Hablé en mi
entrada anterior de una comida de antiguos compañeros médicos, hace tiempo, en
la que estuvieron algunos de nuestros primeros maestros. Hoy esto sería
imposible ya que no vive ninguno de estos y hasta falta algún compañero. Todo
esto me desazona; no soporto nada bien la muerte de mis amigos y pienso que el
mundo se está poblando de desconocidos. Cuando voy a los lugares en que
trabajaban, me sorprende no encontrarles allí y los veo ocupados por gente que
no me conoce y que me parecen verdaderos intrusos. Es lo que más me irrita de haber llegado a una cierta edad. Me acuerdo entonces de un
pasaje de un relato mío, El reino de Ta,
que reduzco y copio:
“El rey Piasta,
de edad ya avanzada, quiso viajar a Tirnanoge, la tierra de la perpetua
juventud, nunca visitada por la Muerte. Se acercaron a él unas hadas y le
preguntaron: ¿Estás seguro de que te gustaría seguir viviendo, cuando ya hayan
muerto tus caballos y tus canes, los maestros que te guiaron en la vida, las
mujeres que te dieron su amor, los armados compañeros de las batallas? ¿Te
gustaría vivir en un mundo en el que no tendrás a nadie con quien compartir un
recuerdo de infancia y mocedad? El rey meditó las afiladas preguntas de las
hadas y, después de pensarlo mucho, decidió no ir a Tirnagoge, y dejarse morir,
cuando le llegase su hora”.
En alguna de
esas muertes no dejó de estar presente la irremontable tristeza, la propia voluntad
de acabar. El más asequible y más querido de nuestros mentores tuvo un final
inesperado y trágico. Algún tiempo antes yo había estado comiendo a solas con
él, notorio fumador, y pudo más el afecto que el respeto que seguía
inspirándome. Le pregunté, de la manera más amable, por qué no lo dejaba. Me
contestó educadamente y ahora creo que debió de pensar: ¿Qué más da ya, qué
importa ahora? Si yo hubiera sospechado lo que vino después, ¡cuántas cosas
habría podido decirle! Tres de los dioses griegos estaban asociados a la
locura: Até, Manía y Dionisos. Los helenos pensaban que no andaban lejos los
dioses cuando la locura estaba cerca. Yo pienso que, en la locura a la que me
refiero, lo que está casi siempre presente es la ingratitud, la injusticia y una
cierta incapacidad para sufrir. Espero que en la apocatástasis —si Orígenes
acierta en sus predicciones— encuentre otra vez a este profesor amigo,
regresado de la muerte, feliz y seguramente fumando.
Ya dije que me
permitiría ciertas licencias, por ser verano, y no he hablado nada de vientos.

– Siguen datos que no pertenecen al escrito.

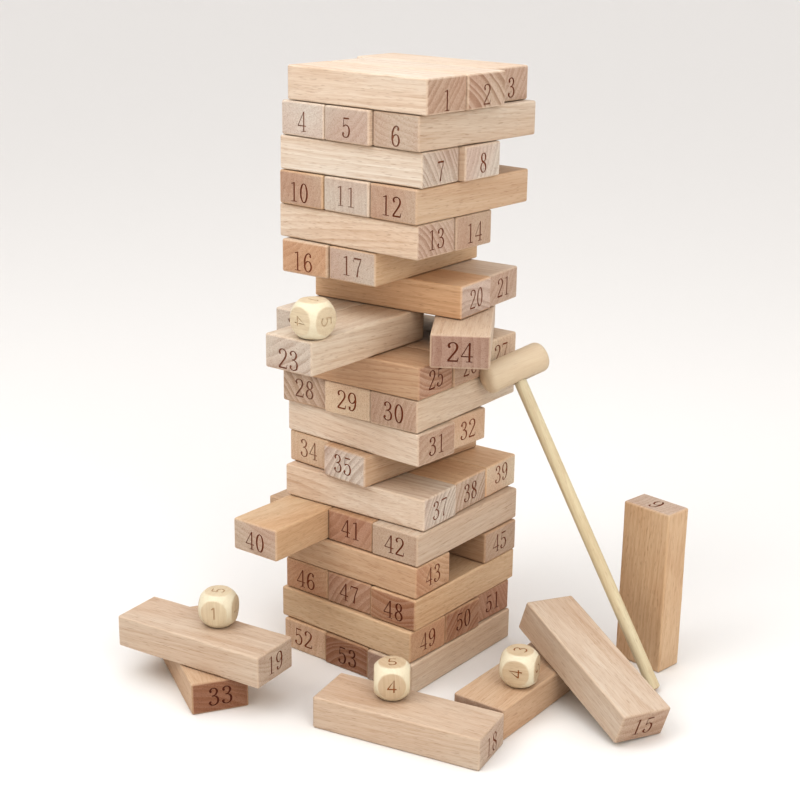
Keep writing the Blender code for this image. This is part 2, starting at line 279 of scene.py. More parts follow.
# ================================================================ node graphs
class Graph:
    """A few short ways to add nodes to one material."""

    def __init__(self, name):
        self.material = bpy.data.materials.new(name)
        self.material.use_nodes = True
        self.nodes = self.material.node_tree.nodes
        self.links = self.material.node_tree.links
        self.shader = self.nodes["Principled BSDF"]

    def put(self, socket, value):
        """Link a socket's value, or set it where the value is a constant."""
        if isinstance(value, bpy.types.NodeSocket):
            self.links.new(value, socket)
        else:
            socket.default_value = value

    def attribute(self, name):
        """What the mesh says about itself at a point, as a vector."""
        node = self.nodes.new("ShaderNodeAttribute")
        node.attribute_name = name
        return node.outputs["Vector"]

    def split(self, vector):
        """The three parts of a vector."""
        node = self.nodes.new("ShaderNodeSeparateXYZ")
        self.put(node.inputs[0], vector)
        return node.outputs

    def join(self, x, y, z):
        """A vector from its three parts."""
        node = self.nodes.new("ShaderNodeCombineXYZ")
        for socket, value in zip(node.inputs, (x, y, z)):
            self.put(socket, value)
        return node.outputs[0]

    def math(self, operation, *values):
        """A value worked out from one or two others."""
        node = self.nodes.new("ShaderNodeMath")
        node.operation = operation
        for socket, value in zip(node.inputs, values):
            self.put(socket, value)
        return node.outputs[0]

    def stretch(self, vector, scale):
        """A vector with each part multiplied."""
        node = self.nodes.new("ShaderNodeVectorMath")
        node.operation = "MULTIPLY"
        self.put(node.inputs[0], vector)
        node.inputs[1].default_value = scale
        return node.outputs[0]

    def noise(self, vector, seed, detail=2.0, roughness=0.5):
        """Soft random values, mostly from 0.3 to 0.7, one lump to a unit of the vector."""
        node = self.nodes.new("ShaderNodeTexNoise")
        node.noise_dimensions = "4D"
        self.put(node.inputs["Vector"], vector)
        self.put(node.inputs["W"], seed)
        node.inputs["Scale"].default_value = 1.0
        node.inputs["Detail"].default_value = detail
        node.inputs["Roughness"].default_value = roughness
        return node.outputs[0]

    def ramp(self, value, *stops):
        """A value through straight lines between the stops, each (in, out)."""
        node = self.nodes.new("ShaderNodeValToRGB")
        self.put(node.inputs[0], value)
        elements = node.color_ramp.elements
        while len(elements) < len(stops):
            elements.new(0.5)
        for element, (place, level) in zip(elements, stops):
            element.position = place
            element.color = (level, level, level, 1.0)
        return node.outputs[0]

    def mix(self, share, first, second, blend="MIX"):
        """A colour between two others, by the share of the second."""
        node = self.nodes.new("ShaderNodeMix")
        node.data_type = "RGBA"
        node.blend_type = blend
        self.put(node.inputs[0], share)
        self.put(node.inputs[6], first)
        self.put(node.inputs[7], second)
        return node.outputs[2]

    def tinted(self, colour, tint):
        """A colour multiplied by a screen colour."""
        return self.mix(1.0, colour, rgb(tint), "MULTIPLY")

    def bump(self, height, strength, distance):
        """Fine relief of the surface."""
        node = self.nodes.new("ShaderNodeBump")
        node.inputs["Strength"].default_value = strength
        node.inputs["Distance"].default_value = distance
        self.put(node.inputs["Height"], height)
        self.links.new(node.outputs[0], self.shader.inputs["Normal"])


def rgb(colour):
    """A screen colour as a shader's constant."""
    return (*linear(colour), 1.0)


def wood_material(name):
    """Solid timber that runs through the piece: rings, fibres and pores, seen along or across.

    It reads "grain", the place in the tree in mm with Z along the fibres; "figure", the rings'
    spacing in mm, their strength, and a seed; "masks", how far the surface is cut across the
    grain, burnt, or on a rounded edge that is painted paler, partly as wear and partly as a
    painted highlight; "side_tone" and "end_tone".
    """
    streaks, pore_level, least_roughness, tint, scorch = WOODS[name]
    g = Graph(name)
    grain = g.attribute("grain")
    spacing, strength, seed = g.split(g.attribute("figure"))
    across, burnt, rim_wear_and_highlight = g.split(g.attribute("masks"))
    side_tone = g.attribute("side_tone")
    end_tone = g.attribute("end_tone")

    # Fibres, coarse and fine, and pores that are dashes along the grain and dots across it. Each
    # is stretched to so many lumps to a mm across the grain, both ways, and along it. What is
    # added to a seed only makes one pattern differ from another.
    coarse = g.noise(g.stretch(grain, (0.45, 0.45, 0.008)), seed, detail=3.0)
    fine = g.noise(g.stretch(grain, (2.6, 2.6, 0.07)), seed, detail=2.0, roughness=0.6)
    pore_field = g.noise(g.stretch(grain, (3.0, 3.0, 0.25)), seed, detail=0.0)
    pores = g.ramp(pore_field, (pore_level, 0.0), (pore_level + 0.08, 1.0))
    cloud = g.noise(g.stretch(grain, (0.035, 0.035, 0.010)), g.math("ADD", seed, 3.0), detail=1.0)

    late, line = growth_rings(g, grain, spacing, seed)
    side = side_colour(g, side_tone, tint, streaks, (cloud, coarse, fine, pores, line, strength))
    end = end_colour(g, end_tone, (cloud, fine, pores, late, line, strength))
    colour = g.mix(across, side, end)
    # Painted highlight and wear: the rounded edges are mixed toward a paler tint of the side's tone.
    colour = g.mix(g.math("MULTIPLY", rim_wear_and_highlight, RIM_WEAR_AND_HIGHLIGHT_SHARE), colour, g.tinted(side_tone, RIM_WEAR_AND_HIGHLIGHT))
    brown = g.mix(fine, rgb(scorch[0]), rgb(scorch[1]))
    colour = g.mix(burnt, colour, g.mix(1.0, end_tone, brown, "MULTIPLY"))
    g.put(g.shader.inputs["Base Color"], colour)

    rough = g.math("ADD", g.math("MULTIPLY", fine, 0.16), g.math("MULTIPLY", across, 0.10))
    g.put(g.shader.inputs["Roughness"], g.math("ADD", rough, least_roughness))
    g.shader.inputs["Specular IOR Level"].default_value = 0.35
    relief = g.math("SUBTRACT", g.math("MULTIPLY", fine, 0.6), g.math("MULTIPLY", pores, 0.8))
    g.bump(relief, 0.35, RELIEF)
    return g.material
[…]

Para enlazar con el tema de ayer, diré algo más de los psilos, aquellos
valientes que decidieron luchar contra el viento del Sur. Cuenta Plinio el Viejo, en su
Historia Natural (libro VII, cap.
II), que su cuerpo “tenía ponzoña natural, mortífera contra las serpientes y,
ansí, con sólo su olor, las adormecían. Tenían costumbre de echar sus hijos en
naciendo a las más crueles dellas y desta manera hazer prueva de la castidad de
sus mujeres, porque las serpientes no huían de los adulterinos. Fue esta gente
destruida de los nasamones […] aunque todavía quedaron y aún hoy día permanecen
algunos pocos de aquel linage”. No habla de guerra contra ningún viento malvado.
Otros autores señalan que estos psilos tenían gran habilidad como encantadores
de serpientes. Cassius Dio, en su Historia
de Roma, revela que Octavio buscó a alguien de los psilos para que
combatiera el veneno de serpiente con que se había suicidado Cleopatra.
Notarás,
lector, que el texto de Plinio está en castellano antiguo; es la traducción del
latín que hizo Francisco Hernández de Toledo, un gran médico y botánico español
del siglo XVI. Procede de manuscritos existentes en nuestra Biblioteca Nacional
y acoge sólo los veinticinco primeros libros, de los treinta y siete de Plinio.
Con los doce libros finales, procedentes de la traducción que el también médico
Gerónimo de Huerta hizo de la obra entera y publicó en 1624, forman un hermoso
libro de Visor Libros, de 1999. No
todo va a ser Internet, Wikipedia y presentación digital, claro.